Nobody owes you anything(maybe he does, but that’s none of my business), nor do you owe me anything.
Why must everything to you who wins who loses? This isn’t a game nor a competition, and it seems like it is to you, it is tiring to everyone, including you, me. Everyone is not interested in this, and most are neutral. But there is a limit of how much they wanna hear how we milk the victims stories.
There are probably other things from the start I can mention, but what for start more when it ain’t gonna help anything. If you wanna take it as revenge(for er, what?), or spite, take it how it fits your stories, or whatever that makes yourself looks better, fine. Then take it as I am spiteful I am vengeful blarblarblar, cos I don’t care what those ‘friends’ or show watchers think already if I choose to write this.
Put it this way, I don’t, you say coward.
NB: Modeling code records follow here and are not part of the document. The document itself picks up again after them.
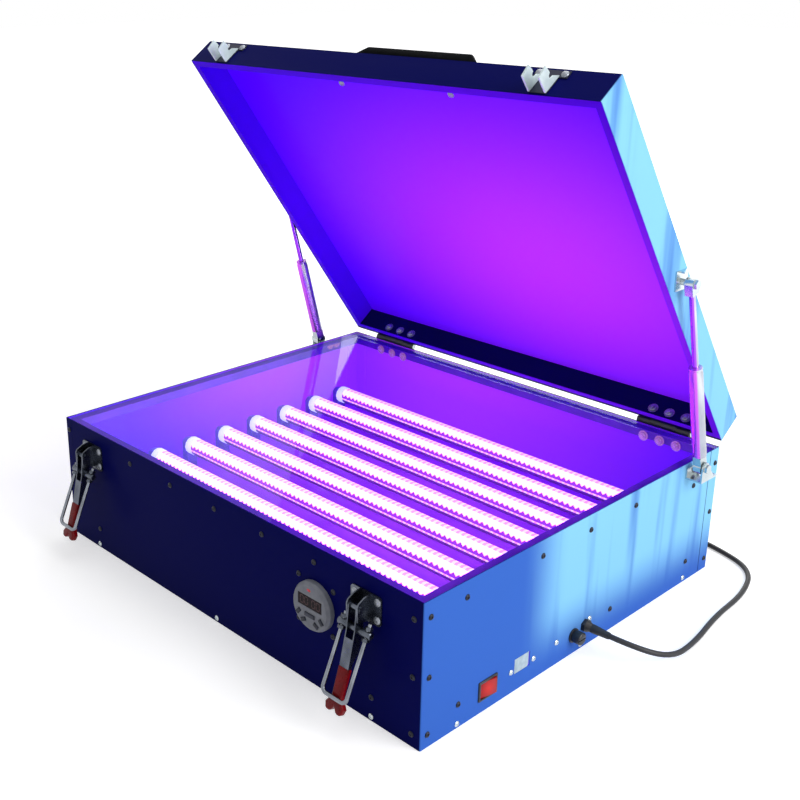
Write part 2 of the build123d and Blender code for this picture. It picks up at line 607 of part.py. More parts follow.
knuckle_third = HINGE_WIDTH / 4
leaf_y = (HALF_Y, HALF_Y + HINGE_LEAF)
body_offset = KNUCKLE_RADIUS + 0.5
pin_hole = facet_bore(HINGE_PIN_RADIUS + BEARING_CLEARANCE, (-HINGE_WIDTH, HINGE_WIDTH), HINGE_Y, HINGE_Z)
middle_knuckle = (-knuckle_third + KNUCKLE_GAP / 2, knuckle_third - KNUCKLE_GAP / 2)
outer_knuckles = [(-HINGE_WIDTH / 2, -knuckle_third - KNUCKLE_GAP / 2)]
outer_knuckles.append((knuckle_third + KNUCKLE_GAP / 2, HINGE_WIDTH / 2))


def leaf(body_z, knuckles):
    """A hinge leaf about x = 0: its flat body, and its knuckles with the strips that join them."""
    piece = block((-HINGE_WIDTH / 2, HINGE_WIDTH / 2), leaf_y, body_z)
    edge = min(body_z, key=lambda z: abs(z - HINGE_Z))
    for x in knuckles:
        piece += block(x, leaf_y, (min(edge, HINGE_Z), max(edge, HINGE_Z)))
        piece += facet_bar(KNUCKLE_RADIUS, x, HINGE_Y, HINGE_Z)
    return piece - pin_hole


base_leaf = leaf((HINGE_BASE_BOLT_Z - LEAF_MARGIN, HINGE_Z - body_offset), outer_knuckles)
lid_leaf = leaf((HINGE_Z + body_offset, HINGE_LID_BOLT_Z + LEAF_MARGIN), [middle_knuckle])
base_leaves = [Pos(x, 0, 0) * base_leaf for x in HINGE_SIDES]
lid_leaves = [Pos(x, 0, 0) * lid_leaf for x in HINGE_SIDES]
lid_hinge_holes = bolt_holes(LID_HINGE_SEATS, (0, -1, 0), HINGE_LEAF + SHEET)
for hole in base_hinge_holes:
    base_leaves = [piece - hole for piece in base_leaves]
for hole in lid_hinge_holes:
    lid_leaves = [piece - hole for piece in lid_leaves]
save("hinge_base_leaves", *base_leaves)
save("hinge_lid_leaves", *[opened(piece) for piece in lid_leaves])

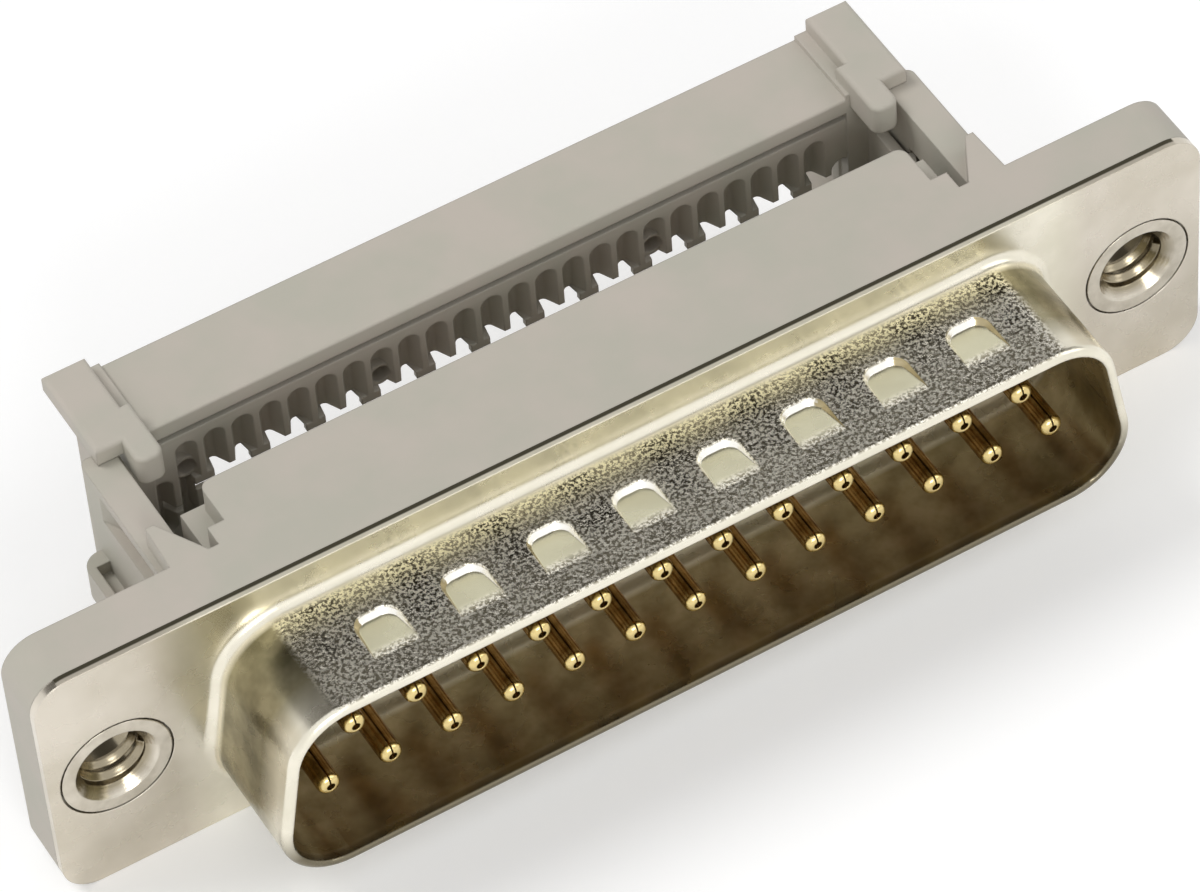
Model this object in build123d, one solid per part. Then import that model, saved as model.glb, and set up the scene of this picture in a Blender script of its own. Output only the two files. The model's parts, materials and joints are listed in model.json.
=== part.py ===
from build123d import *
import math
import os

os.makedirs("parts", exist_ok=True)

# D-sub plug, 25 way, for flat ribbon cable, with its cover in the open position.
# X runs along the connector, the mating side faces -Y and Z is up.
# The origin is the middle of the front face of the metal flange. Sizes are in millimetres.

# The ribbon's wires set the length of everything: block, then cover and arms, then holes and hood
contact_half_count = 12
fork_pitch = 1.27
comb_end_wall = 0.075
comb_to_block = 0.15
block_to_cover = 0.04
block_to_step = 0.75
block_to_shoulder = 0.95
comb_half_length = (contact_half_count + 0.5) * fork_pitch + comb_end_wall
block_half_length = comb_half_length + comb_to_block
step_half_length = block_half_length + block_to_step
shoulder_half_length = block_half_length + block_to_shoulder
leg_play = 0.07
leg_thick = 0.48
leg_gap = 0.15
arm_thick = 1.45
lug_reach = 1.0
insert_d = 4.8
lug_to_insert = 0.92
cover_half_length = block_half_length + block_to_cover
leg_inner = shoulder_half_length + leg_play
leg_outer = leg_inner + leg_thick
arm_inner = leg_outer + leg_gap
arm_outer = arm_inner + arm_thick
lug_outer = arm_outer + lug_reach
hole_x = lug_outer + lug_to_insert + insert_d / 2
hole_to_end = 3.0
flange_length = 2 * (hole_x + hole_to_end)

# Flange sizes shared by the metal shell and the plastic housing
flange_height = 12.55
flange_corner = 1.6
half_height = flange_height / 2

# Metal shell
sheet = 0.4
shell_hole_d = insert_d + 0.18
hole_to_hood = 4.04
hood_width = 2 * (hole_x - hole_to_hood)
hood_height = 8.36
hood_side_angle = 10
hood_corner = 2.4
hood_wall = 0.45
hood_reach = 5.75
hood_base_radius = 0.45
rim_outer_radius = 0.3
rim_inner_radius = 0.12

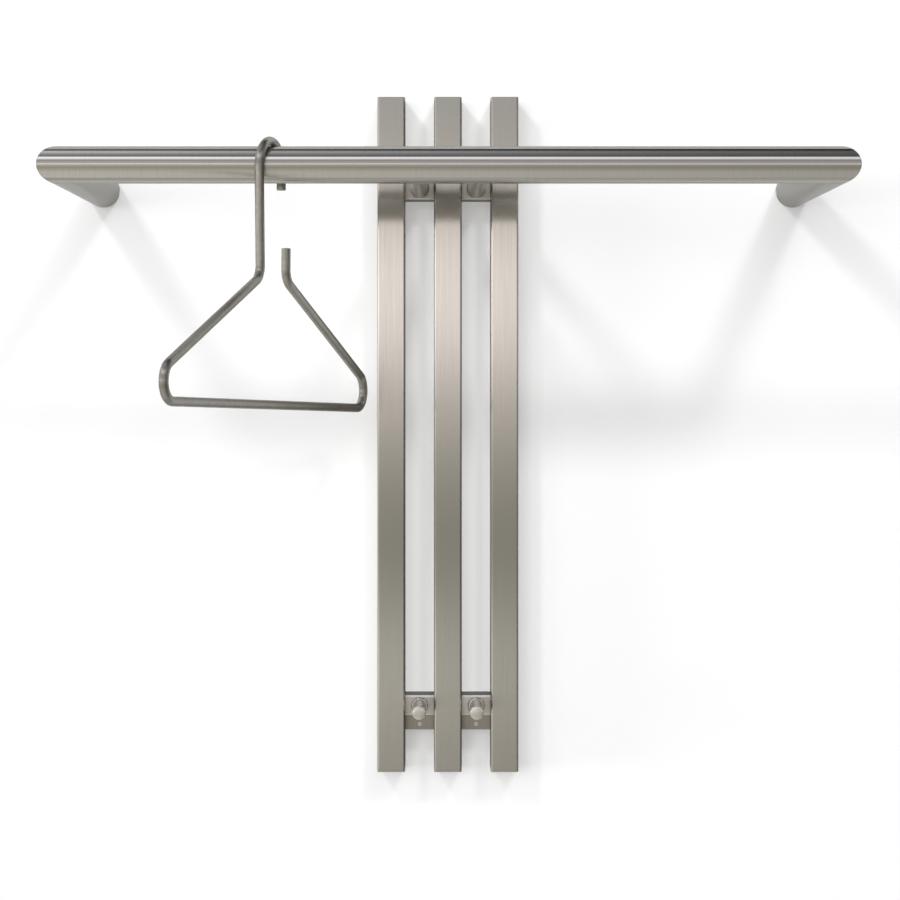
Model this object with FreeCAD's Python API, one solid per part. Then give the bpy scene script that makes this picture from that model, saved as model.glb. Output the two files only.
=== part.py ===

I do, you say it is spite. Catch 22, darling.
If others choose to one day tell you why, then I am glad cos, ‘time will tell’ intentions.. And frankly, I was relieved with many things coming out in the open when I was told. And you think too highly of me to have such influence over people who don’t know me and can’t be bothered with what I have gotta say.
And as I have said my piece, much to everyone’s objections, I probably want this chapter to be closed.